Some might call that example into question by noting that economy was doing great in the 1990s. So, then, what about the defense cuts that took place after World War II? A few years ago, David Henderson over at EconLog provided a great reminder of what Keynesian economists were saying about the economic effects of post-war reduced defense spending, demobilization of military forces, and transition of 10 million service men into the labor force. The famous economist Paul Samuelson, for instance, wrote in 1943:
When this war comes to an end, more than one out of every two workers will depend directly or indirectly upon military orders.
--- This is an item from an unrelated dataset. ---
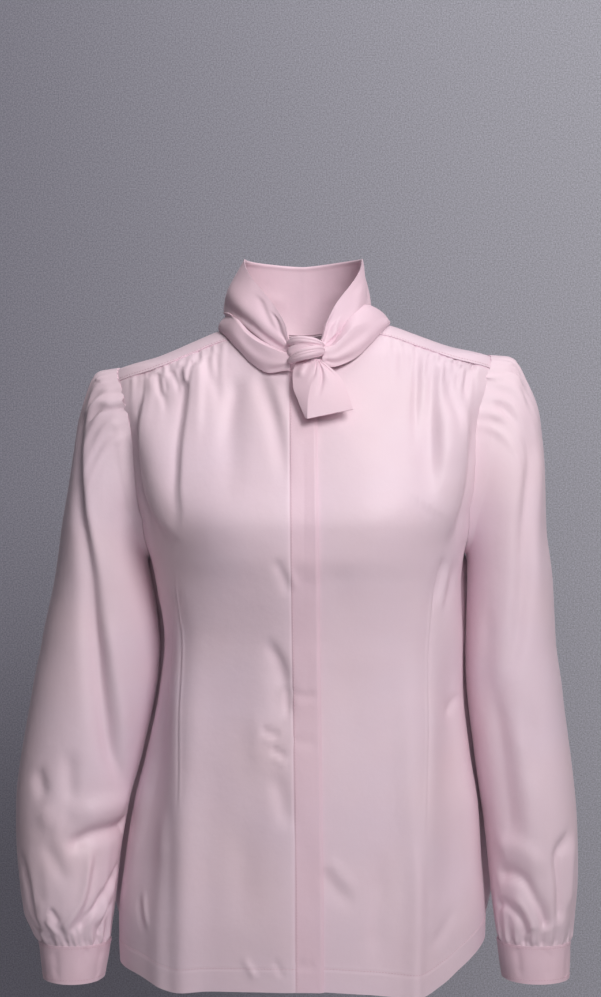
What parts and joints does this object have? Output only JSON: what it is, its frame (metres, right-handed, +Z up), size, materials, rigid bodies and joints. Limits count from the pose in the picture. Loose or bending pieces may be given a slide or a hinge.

We shall have some 10 million service men to throw on the labor market. We shall have to face a difficult reconversion period during which current goods cannot be produced and layoffs will be great. Nor will the technical necessity for reconversion necessarily generate much investment outlays in the critical period under discussion whatever its later potentialities. The final conclusion to be drawn from our experience at the end of the war is inescapable—were the war to end suddenly within the next 6 months, were we again planning to wind up our war effort in the greatest haste, to demobilize our armed forces, to liquidate price controls, to shift from astronomical deficits to even the large deficits of the thirties—then there would be ushered in the greatest period of unemployment and industrial dislocation which any economy has ever faced.
Samuelson goes on to suggest that this could be avoided if the government maintained wartime price controls, implemented “income maintenance in the form of dismissal pay for soldiers, unemployment compensation, direct work relied expenditure,” and started large-scale public works.
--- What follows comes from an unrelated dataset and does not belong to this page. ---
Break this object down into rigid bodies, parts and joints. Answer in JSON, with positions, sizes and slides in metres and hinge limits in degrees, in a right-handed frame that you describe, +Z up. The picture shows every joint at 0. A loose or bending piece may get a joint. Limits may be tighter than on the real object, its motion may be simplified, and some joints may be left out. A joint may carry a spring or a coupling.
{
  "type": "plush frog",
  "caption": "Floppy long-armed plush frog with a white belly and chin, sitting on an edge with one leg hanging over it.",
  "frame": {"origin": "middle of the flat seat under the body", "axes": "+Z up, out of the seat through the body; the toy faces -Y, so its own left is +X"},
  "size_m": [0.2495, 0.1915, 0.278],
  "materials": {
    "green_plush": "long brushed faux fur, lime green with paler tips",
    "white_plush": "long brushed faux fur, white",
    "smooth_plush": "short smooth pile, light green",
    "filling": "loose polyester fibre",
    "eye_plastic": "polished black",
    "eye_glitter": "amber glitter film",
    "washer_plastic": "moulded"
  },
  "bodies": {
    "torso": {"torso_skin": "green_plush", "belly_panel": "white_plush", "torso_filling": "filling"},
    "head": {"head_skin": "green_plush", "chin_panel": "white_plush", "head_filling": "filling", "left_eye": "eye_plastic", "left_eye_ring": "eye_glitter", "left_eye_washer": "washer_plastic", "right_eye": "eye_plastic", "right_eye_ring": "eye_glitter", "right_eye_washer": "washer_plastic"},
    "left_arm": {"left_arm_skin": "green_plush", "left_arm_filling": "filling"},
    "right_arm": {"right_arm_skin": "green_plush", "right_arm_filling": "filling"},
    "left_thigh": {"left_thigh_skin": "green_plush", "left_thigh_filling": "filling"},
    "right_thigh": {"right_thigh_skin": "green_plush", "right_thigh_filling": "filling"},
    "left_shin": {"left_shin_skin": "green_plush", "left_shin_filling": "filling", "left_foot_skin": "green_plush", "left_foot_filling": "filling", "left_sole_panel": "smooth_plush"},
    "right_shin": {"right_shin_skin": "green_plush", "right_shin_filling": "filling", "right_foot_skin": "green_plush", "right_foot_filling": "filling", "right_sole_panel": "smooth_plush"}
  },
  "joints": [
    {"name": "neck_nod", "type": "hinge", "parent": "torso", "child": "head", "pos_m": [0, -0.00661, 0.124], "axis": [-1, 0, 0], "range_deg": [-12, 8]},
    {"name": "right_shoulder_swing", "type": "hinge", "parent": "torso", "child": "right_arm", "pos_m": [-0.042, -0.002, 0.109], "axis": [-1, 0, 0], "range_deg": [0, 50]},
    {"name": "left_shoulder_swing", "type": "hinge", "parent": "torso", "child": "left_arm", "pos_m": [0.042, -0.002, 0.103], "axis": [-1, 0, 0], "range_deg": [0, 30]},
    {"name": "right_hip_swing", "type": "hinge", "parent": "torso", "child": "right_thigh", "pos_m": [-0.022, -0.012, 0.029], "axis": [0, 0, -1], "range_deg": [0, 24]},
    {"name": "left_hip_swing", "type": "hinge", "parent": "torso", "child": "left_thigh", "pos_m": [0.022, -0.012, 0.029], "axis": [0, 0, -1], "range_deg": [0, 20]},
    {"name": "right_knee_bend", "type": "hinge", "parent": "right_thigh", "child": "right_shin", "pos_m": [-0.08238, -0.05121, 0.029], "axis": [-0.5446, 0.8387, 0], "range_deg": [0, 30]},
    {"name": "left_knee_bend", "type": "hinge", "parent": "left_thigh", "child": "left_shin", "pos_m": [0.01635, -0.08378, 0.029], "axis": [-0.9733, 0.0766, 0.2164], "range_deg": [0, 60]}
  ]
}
Yet Samuelson’s dire economic predictions never came to pass. As David Henderson explains, there was no dismissal pay for soldiers, direct price controls were actually removed relatively quickly, and as war production plunged, no massive public-works program was implemented. (While the G.I. Bill did help some soldiers transition off the unemployment rolls, at its peak only 800,000 veterans were college; most remained in the labor force.) Henderson writes:
Between FY1945 and FY1947, federal government was cut by 61 percent. This was a 27-percentage point drop from 41.9 percent of GDP to 14.7 percent of GDP. Yet the unemployment rate over that same time rose from 1.9 percent to only 3.6 percent. The postwar bust that so many Keynesians expected to happen never did.
Henderson has much more on the issue of WWII cuts here.
Sequestration isn’t an ideal way to cut spending in general and defense spending in particular, but it beats the alternative of doing nothing at all. Better yet, there is plenty of evidence that the cuts are unlikely to have the devastating economic consequences that some fear they will have.